1) The number of days they were present in the US during the current calendar year;

2) One-third the number of days they were present in the US during the previous calendar year;

3) One-sixth the number of days they were present in the US during the second previous calendar year;

In addition, the individual must have spent at least 31 days in the United States in the current calendar year.

One Possible Escape Hatch: The “Closer Connection” Exception

An individual who has overstayed his welcome from a tax perspective may still find relief. He may be treated as a nonresident alien after meeting the substantial presence test, provided it can be determined that the individual has a so-called “closer connection” to a foreign country than to the US.  This is one possible escape hatch. Another possibility will be discussed in a future post.

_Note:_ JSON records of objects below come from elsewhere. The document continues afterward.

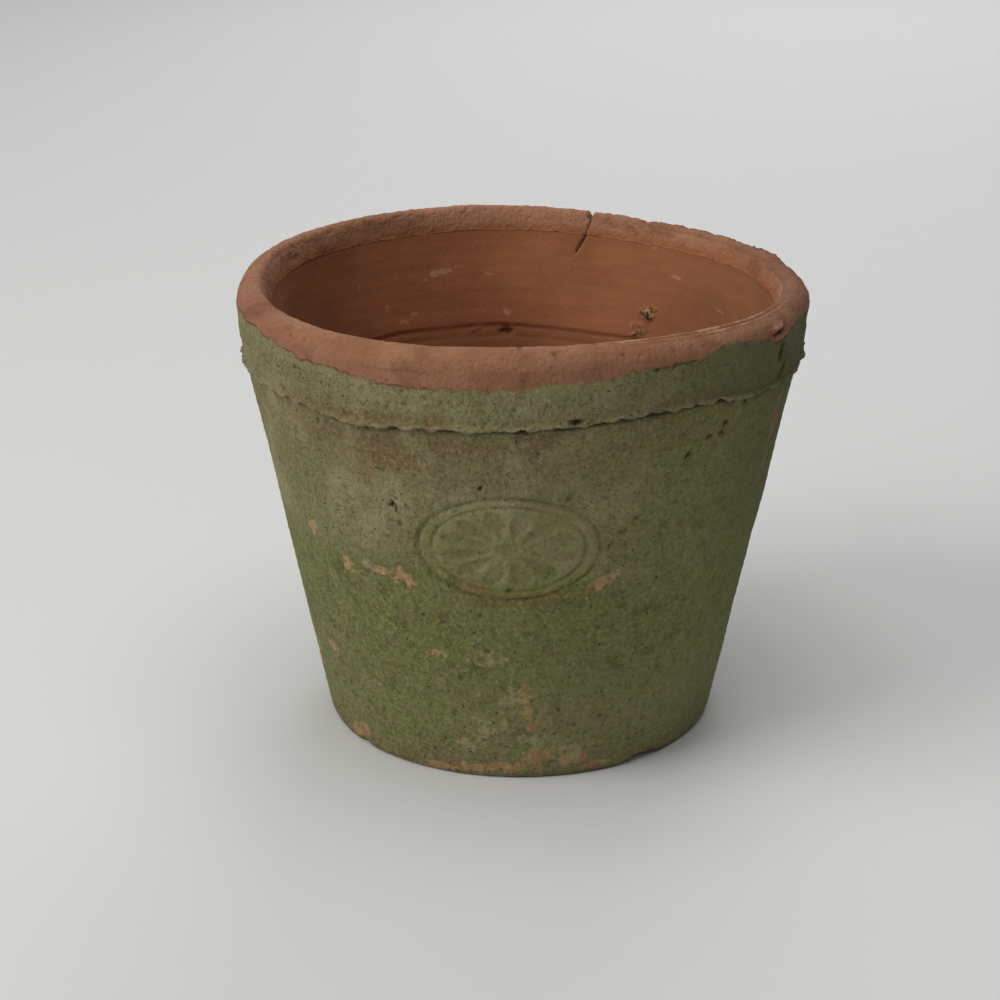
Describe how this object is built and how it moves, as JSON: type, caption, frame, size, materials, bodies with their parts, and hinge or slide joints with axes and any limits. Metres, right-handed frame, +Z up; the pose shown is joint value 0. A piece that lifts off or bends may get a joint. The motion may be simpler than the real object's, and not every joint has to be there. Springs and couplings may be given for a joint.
{
  "type": "terracotta plant pot",
  "caption": "Round tapered terracotta plant pot with a thick rolled rim collar, a pressed plain oval on its front and a drained floor.",
  "frame": {"origin": "middle of the underside, on the surface that the pot stands on", "axes": "+Z up along the pot's own axis, -Y towards the front with the pressed oval, +X to the right seen from the front"},
  "size_m": [0.16, 0.16, 0.1315],
  "materials": {
    "clay_floor": "fired clay, damp and algae-stained",
    "clay_wall": "fired clay, weathered, with green algae and lime bloom",
    "clay_rim": "fired clay, matt, worn and chipped"
  },
  "bodies": {
    "root": {"floor_disc": "clay_floor", "wall": "clay_wall", "rim_collar": "clay_rim"}
  },
  "joints": []
}
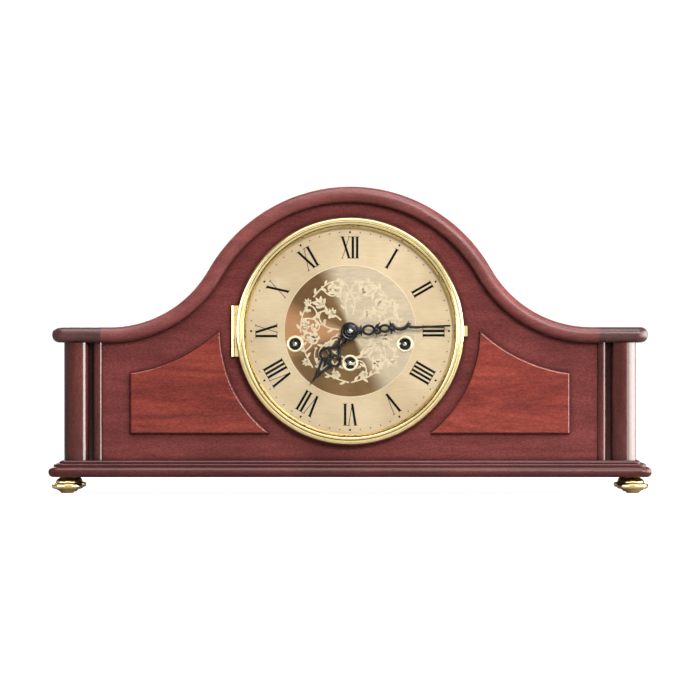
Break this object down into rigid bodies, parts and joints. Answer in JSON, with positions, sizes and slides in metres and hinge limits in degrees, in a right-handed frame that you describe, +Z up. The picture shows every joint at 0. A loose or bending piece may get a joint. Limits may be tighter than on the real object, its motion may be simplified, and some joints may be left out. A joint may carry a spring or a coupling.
{
  "type": "mantel clock",
  "caption": "Tambour mantel clock: arched wooden case on brass feet, hinged glazed bezel over a round dial, and a key-wound chiming movement with rods and hammers.",
  "frame": {"origin": "on the table plane, under the middle of the base", "axes": "-Y towards the viewer (dial side), +X to the viewer's right, +Z up"},
  "size_m": [0.445, 0.15, 0.2262],
  "materials": {
    "case_wood": "satin mahogany stain",
    "panel_wood": "satin, darker figured veneer",
    "raised_wood": "satin, bright figured veneer",
    "cap_wood": "satin, very dark stain",
    "rear_wood": "plain stained board",
    "polished_brass": "polished and lacquered",
    "movement_brass": "brushed plate brass",
    "dial_gold": "pale champagne satin, with dark centre and numerals",
    "hand_black": "gloss black",
    "steel": "ground steel",
    "bright_brass": "turned",
    "crystal": "clear",
    "iron": "dark painted casting"
  },
  "bodies": {
    "case": {"base_board": "case_wood", "base_moulding": "case_wood", "front_panel": "panel_wood", "left_raised_panel": "raised_wood", "right_raised_panel": "raised_wood", "top_arch": "case_wood", "left_shoulder_cap": "cap_wood", "right_shoulder_cap": "cap_wood", "corner_posts": "case_wood", "side_panels": "case_wood", "brass_feet": "polished_brass", "rear_frame": "rear_wood", "rear_hinge_frame_leaves": "polished_brass", "dial_plate": "dial_gold", "winding_grommets": "polished_brass", "bezel_hinge_case_leaf": "polished_brass", "front_plate": "movement_brass", "back_plate": "movement_brass", "plate_pillars": "movement_brass", "balance_cock": "movement_brass", "hammer_frame": "steel", "chime_rods": "steel", "rod_block": "iron"},
    "bezel": {"bezel_ring": "polished_brass", "bezel_glass": "crystal", "bezel_hinge_ring_leaf": "polished_brass"},
    "back_door": {"rear_door": "rear_wood", "rear_door_knob": "polished_brass", "rear_hinge_door_leaves": "polished_brass"},
    "minute": {"centre_arbor": "movement_brass", "minute_hand": "hand_black", "hand_nut": "bright_brass"},
    "hour": {"hour_wheel": "movement_brass", "hour_hand": "hand_black"},
    "motion_wheel": {"minute_wheel": "movement_brass"},
    "intermediate": {"intermediate_wheel": "movement_brass"},
    "third": {"third_wheel": "movement_brass"},
    "escape": {"escape_wheel": "movement_brass"},
    "lever": {"pallet_lever": "steel"},
    "balance": {"balance_wheel": "movement_brass"},
    "strike_second": {"strike_wheel": "movement_brass"},
    "chime_second": {"chime_wheel": "movement_brass"},
    "drum": {"chime_drum": "bright_brass"},
    "time_drive": {"time_barrel": "movement_brass", "time_mainspring": "steel"},
    "time_arbor": {"time_winding_arbor": "steel"},
    "time_pawl": {"time_click": "steel"},
    "strike_drive": {"strike_barrel": "movement_brass", "strike_mainspring": "steel"},
    "strike_arbor": {"strike_winding_arbor": "steel"},
    "strike_pawl": {"strike_click": "steel"},
    "chime_drive": {"chime_barrel": "movement_brass", "chime_mainspring": "steel"},
    "chime_arbor": {"chime_winding_arbor": "steel"},
    "chime_pawl": {"chime_click": "steel"},
    "hammer_arm_1": {"hammer_1": "bright_brass"},
    "hammer_arm_2": {"hammer_2": "bright_brass"},
    "hammer_arm_3": {"hammer_3": "bright_brass"},
    "hammer_arm_4": {"hammer_4": "bright_brass"},
    "hammer_arm_5": {"hammer_5": "bright_brass"}
  },
  "joints": [
    {"name": "bezel_swing", "type": "hinge", "parent": "case", "child": "bezel", "pos_m": [-0.0864, -0.0602, 0.1196], "axis": [0, 0, -1], "range_deg": [0, 110]},
    {"name": "rear_door_swing", "type": "hinge", "parent": "case", "child": "back_door", "pos_m": [-0.0945, 0.0678, 0.075], "axis": [0, 0, 1], "range_deg": [0, 100]},
    {"name": "minute_turn", "type": "hinge", "parent": "case", "child": "minute", "pos_m": [0, 0, 0.1196], "axis": [0, 1, 0], "continuous": true},
    {"name": "hour_turn", "type": "hinge", "parent": "case", "child": "hour", "pos_m": [0, -0.051, 0.1196], "axis": [0, 1, 0], "continuous": true},
    {"name": "motion_wheel_turn", "type": "hinge", "parent": "case", "child": "motion_wheel", "pos_m": [0.0168, -0.048, 0.1196], "axis": [0, 1, 0], "continuous": true},
    {"name": "intermediate_turn", "type": "hinge", "parent": "case", "child": "intermediate", "pos_m": [0.0155, 0, 0.11383], "axis": [0, 1, 0], "continuous": true},
    {"name": "time_barrel_turn", "type": "hinge", "parent": "case", "child": "time_drive", "pos_m": [0, -0.02, 0.096], "axis": [0, 1, 0], "continuous": true},
    {"name": "third_turn", "type": "hinge", "parent": "case", "child": "third", "pos_m": [-0.00704, 0, 0.13469], "axis": [0, 1, 0], "continuous": true},
    {"name": "escape_turn", "type": "hinge", "parent": "case", "child": "escape", "pos_m": [0.00244, 0, 0.14727], "axis": [0, 1, 0], "continuous": true},
    {"name": "lever_rock", "type": "hinge", "parent": "case", "child": "lever", "pos_m": [0.00244, 0, 0.15827], "axis": [0, 1, 0], "range_deg": [-6, 6]},
    {"name": "balance_swing", "type": "hinge", "parent": "case", "child": "balance", "pos_m": [0.00244, 0, 0.17127], "axis": [0, 1, 0], "range_deg": [-150, 150]},
    {"name": "strike_barrel_turn", "type": "hinge", "parent": "case", "child": "strike_drive", "pos_m": [-0.0405, -0.02, 0.11], "axis": [0, 1, 0], "continuous": true},
    {"name": "strike_second_turn", "type": "hinge", "parent": "case", "child": "strike_second", "pos_m": [-0.0446, 0, 0.13327], "axis": [0, 1, 0], "continuous": true},
    {"name": "chime_barrel_turn", "type": "hinge", "parent": "case", "child": "chime_drive", "pos_m": [0.0405, -0.02, 0.11], "axis": [0, 1, 0], "continuous": true},
    {"name": "chime_second_turn", "type": "hinge", "parent": "case", "child": "chime_second", "pos_m": [0.02869, 0, 0.08954], "axis": [0, 1, 0], "continuous": true},
    {"name": "drum_turn", "type": "hinge", "parent": "case", "child": "drum", "pos_m": [0.03982, 0.02, 0.07173], "axis": [0, 1, 0], "continuous": true},
    {"name": "time_winding", "type": "hinge", "parent": "case", "child": "time_arbor", "pos_m": [0, -0.044, 0.096], "axis": [0, 1, 0], "range_deg": [0, 2880]},
    {"name": "time_click_lift", "type": "hinge", "parent": "case", "child": "time_pawl", "pos_m": [-0.0105, -0.045, 0.1075], "axis": [0, -1, 0], "range_deg": [0, 12]},
    {"name": "strike_winding", "type": "hinge", "parent": "case", "child": "strike_arbor", "pos_m": [-0.0405, -0.044, 0.11], "axis": [0, 1, 0], "range_deg": [0, 2880]},
    {"name": "strike_click_lift", "type": "hinge", "parent": "case", "child": "strike_pawl", "pos_m": [-0.051, -0.045, 0.1215], "axis": [0, -1, 0], "range_deg": [0, 12]},
    {"name": "chime_winding", "type": "hinge", "parent": "case", "child": "chime_arbor", "pos_m": [0.0405, -0.044, 0.11], "axis": [0, 1, 0], "range_deg": [0, 2880]},
    {"name": "chime_click_lift", "type": "hinge", "parent": "case", "child": "chime_pawl", "pos_m": [0.03, -0.045, 0.1215], "axis": [0, -1, 0], "range_deg": [0, 12]},
    {"name": "hammer_1_swing", "type": "hinge", "parent": "case", "child": "hammer_arm_1", "pos_m": [0.014, 0.014, 0.062], "axis": [0, 1, 0], "range_deg": [0, 18]},
    {"name": "hammer_2_swing", "type": "hinge", "parent": "case", "child": "hammer_arm_2", "pos_m": [0.014, 0.023, 0.062], "axis": [0, 1, 0], "range_deg": [0, 18]},
    {"name": "hammer_3_swing", "type": "hinge", "parent": "case", "child": "hammer_arm_3", "pos_m": [0.014, 0.032, 0.062], "axis": [0, 1, 0], "range_deg": [0, 18]},
    {"name": "hammer_4_swing", "type": "hinge", "parent": "case", "child": "hammer_arm_4", "pos_m": [0.014, 0.041, 0.062], "axis": [0, 1, 0], "range_deg": [0, 18]},
    {"name": "hammer_5_swing", "type": "hinge", "parent": "case", "child": "hammer_arm_5", "pos_m": [0.014, 0.05, 0.062], "axis": [0, 1, 0], "range_deg": [0, 18]}
  ],
  "couplings": [
    {"joint": "hour_turn", "follows": "minute_turn", "ratio": 0.083333},
    {"joint": "motion_wheel_turn", "follows": "minute_turn", "ratio": -0.33333},
    {"joint": "intermediate_turn", "follows": "minute_turn", "ratio": -0.25},
    {"joint": "time_barrel_turn", "follows": "minute_turn", "ratio": 0.041667},
    {"joint": "third_turn", "follows": "minute_turn", "ratio": -6.4},
    {"joint": "escape_turn", "follows": "minute_turn", "ratio": 38.4},
    {"joint": "strike_second_turn", "follows": "strike_barrel_turn", "ratio": -6},
    {"joint": "chime_second_turn", "follows": "chime_barrel_turn", "ratio": -6},
    {"joint": "drum_turn", "follows": "chime_barrel_turn", "ratio": 3}
  ]
}
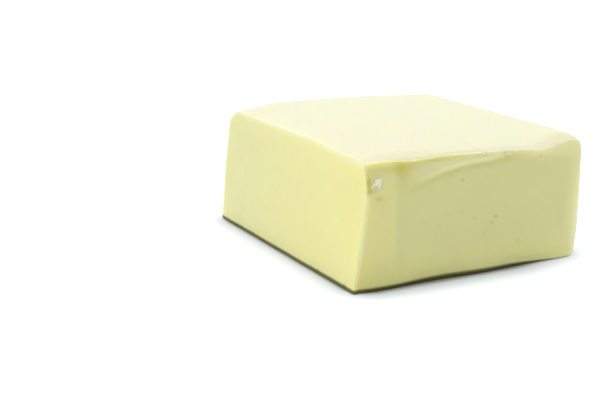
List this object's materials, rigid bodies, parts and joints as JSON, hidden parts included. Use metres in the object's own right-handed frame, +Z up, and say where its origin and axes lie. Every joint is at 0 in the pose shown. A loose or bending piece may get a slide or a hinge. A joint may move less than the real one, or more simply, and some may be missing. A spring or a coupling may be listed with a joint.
{
  "type": "block of butter",
  "caption": "Pressed rectangular block of butter with softly rounded edges, one end sliced off by a knife, resting on its flat foot.",
  "frame": {"origin": "bottom centre of the block's box, on the surface it rests on", "axes": "+X along the block's length, from the knife cut to the moulded far end; the side with the wrapper's fold mark faces -Y; +Z up"},
  "size_m": [0.0772, 0.0772, 0.0355],
  "materials": {
    "butter": "soft waxy sheen, slightly translucent pale yellow butter"
  },
  "bodies": {
    "root": {"butter_block": "butter"}
  },
  "joints": []
}
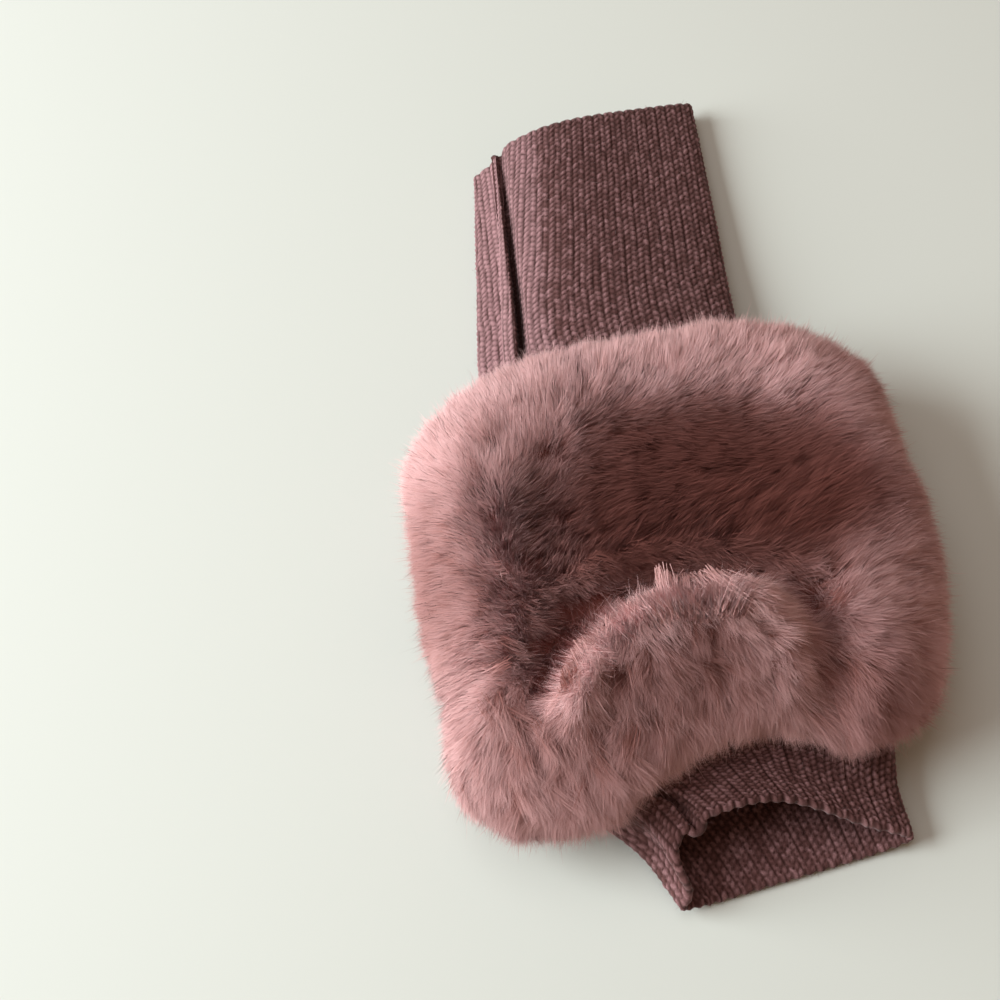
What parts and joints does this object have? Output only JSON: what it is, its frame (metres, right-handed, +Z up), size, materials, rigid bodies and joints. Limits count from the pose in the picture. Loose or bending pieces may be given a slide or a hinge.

The initial criteria for establishing this connection is that the individual maintains a “tax home” in the foreign country, and has not resided in the US for 183 or more days during the current calendar year alone.  Count those days very carefully – if they total 183 or more, do not pass go.

What is a “Tax Home”?

Under the tax rules, one’s tax home” is defined generally as the main place of business, employment, or post of duty, regardless of where the individual maintains his family home. The tax home focuses on the place of one’s vocation or employment. It is the place where the person is permanently or indefinitely engaged to work as an employee or self-employed individual.  If there is no regular or main place of business because of the nature of the work, the tax home may be the place where the individual regularly lives. If they do not have either a regular or main place of business or a place where they regularly live, the individual is considered an “itinerant”.  In that case, the tax home is wherever they work.

Immigration Status

The individual must not have applied to become a lawful permanent resident of the US during that same year, or applied for adjustment of status to lawful permanent resident.  If documents have been filed with the US immigration authorities, this can possibly mean a loss of eligibility for the exception.

If any of the forms listed below were filed during or before the year in question, the filing indicates the individual’s intent to become a Lawful Permanent Resident of the United States.  This will result in the individual being ineligible for the Closer Connection Exception.

  • Form I-508, Waiver of Rights, Privileges, Exemptions and Immunities
  • Form I-485, Application to Register Permanent Residence or Adjust Status
  • Form I-130, Petition for Alien Relative
  • Form I-140, Immigrant Petition for Alien Worker
  • Form ETA-750, Application for Alien Employment Certification
  • Form OF-230, Application for Immigrant Visa and Alien Registration

Other Facts and Circumstances

The IRS will examine the facts and circumstances of each case to determine whether the individual has closer ties with the foreign country than with the United States.  Some of the factors considered include the location of a person’s permanent home (which may be rented rather than owned, but must be available for use at all times), where their family members reside, where they keep their personal belongings, where they conduct their business, the location of social, cultural and religious ties, the jurisdiction in which the individual votes and in which he has a valid driver’s license.

Claiming a closer connection with a foreign country requires filing Form 8840 – Closer Connection Exception Statement for Aliens.  This form must be filed by the 15th of June the year after a given tax year in order to be valid for that tax year.  If the form is not timely filed, the individual cannot claim the closer connection exception, unless a difficult burden is met. It must be shown by clear and convincing evidence that the individual took reasonable actions to become aware of the filing requirements and significant steps to comply with those requirements.  Trust me – this is not so easy to do!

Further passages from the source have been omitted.